Rows from a dataset
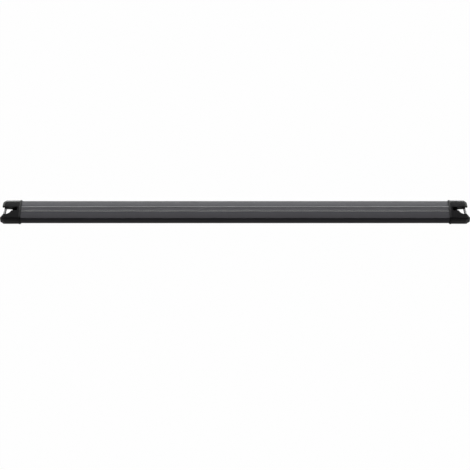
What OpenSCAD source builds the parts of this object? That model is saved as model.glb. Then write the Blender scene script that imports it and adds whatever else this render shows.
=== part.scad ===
// Roof rack crossbar with a clamp at each end that grips the flange of a side rail.
// +X runs along the bar to the right end, +Y to the rear, +Z up. The origin is on the
// surface that the two housings stand on, midway along the bar.

/* [Crossbar] */
// Length over the two front bumpers
overall_l = 1076; // [900:1:1300]
// Width of the extruded bar, front to rear
bar_w = 57; // [50:0.5:72]
// Height of the chamber that holds the nut blocks, under the slot's channel
chamber_h = 9.2; // [9:0.1:12]
// Corner radius of the bar's section
bar_r = 8; // [5:0.5:9]
// Radius of the slight crown on the bar's top
crown_r = 180; // [120:5:600]
// Wall of the extrusion
bar_wall = 2; // [1.6:0.1:2.4]

/* [Accessory slot] */
// Width of the slot's mouth in the bar's top
slot_w = 11; // [8:0.5:13]
// Inner width of the undercut channel
channel_w = 19; // [16:0.5:22]
// Height of the channel under its lips
channel_h = 6.8; // [5.5:0.1:7.2]
// Thickness of the channel's lips
lip_t = 2.2; // [1.6:0.1:2.6]
// Thickness of the channel's floor
floor_t = 1.8; // [1.4:0.1:2.2]
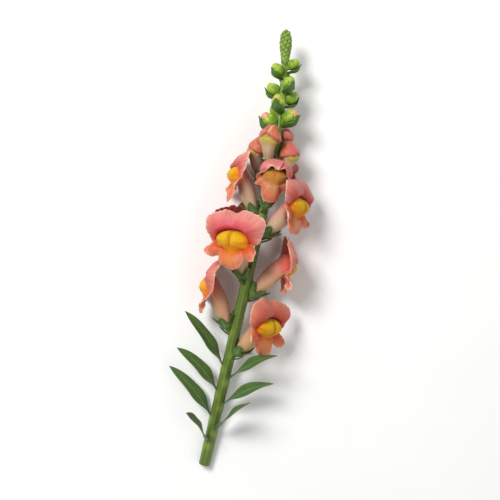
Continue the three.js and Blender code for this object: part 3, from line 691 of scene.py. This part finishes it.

> AIM
Take the material above and return all of it exactly.

> SOLUTION TO THE PROBLEM
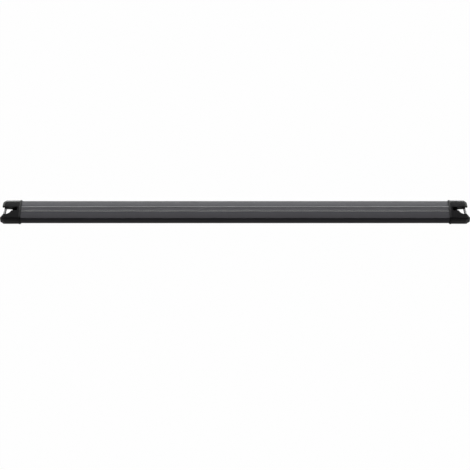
What OpenSCAD source builds the parts of this object? That model is saved as model.glb. Then write the Blender scene script that imports it and adds whatever else this render shows.
=== part.scad ===
// Roof rack crossbar with a clamp at each end that grips the flange of a side rail.
// +X runs along the bar to the right end, +Y to the rear, +Z up. The origin is on the
// surface that the two housings stand on, midway along the bar.

/* [Crossbar] */
// Length over the two front bumpers
overall_l = 1076; // [900:1:1300]
// Width of the extruded bar, front to rear
bar_w = 57; // [50:0.5:72]
// Height of the chamber that holds the nut blocks, under the slot's channel
chamber_h = 9.2; // [9:0.1:12]
// Corner radius of the bar's section
bar_r = 8; // [5:0.5:9]
// Radius of the slight crown on the bar's top
crown_r = 180; // [120:5:600]
// Wall of the extrusion
bar_wall = 2; // [1.6:0.1:2.4]

/* [Accessory slot] */
// Width of the slot's mouth in the bar's top
slot_w = 11; // [8:0.5:13]
// Inner width of the undercut channel
channel_w = 19; // [16:0.5:22]
// Height of the channel under its lips
channel_h = 6.8; // [5.5:0.1:7.2]
// Thickness of the channel's lips
lip_t = 2.2; // [1.6:0.1:2.6]
// Thickness of the channel's floor
floor_t = 1.8; // [1.4:0.1:2.2]
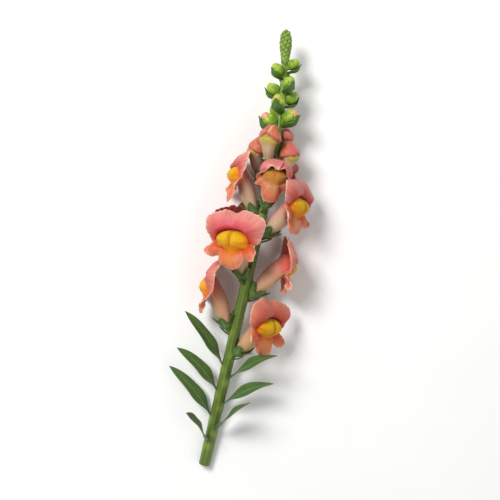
Continue the three.js and Blender code for this object: part 3, from line 691 of scene.py. This part finishes it.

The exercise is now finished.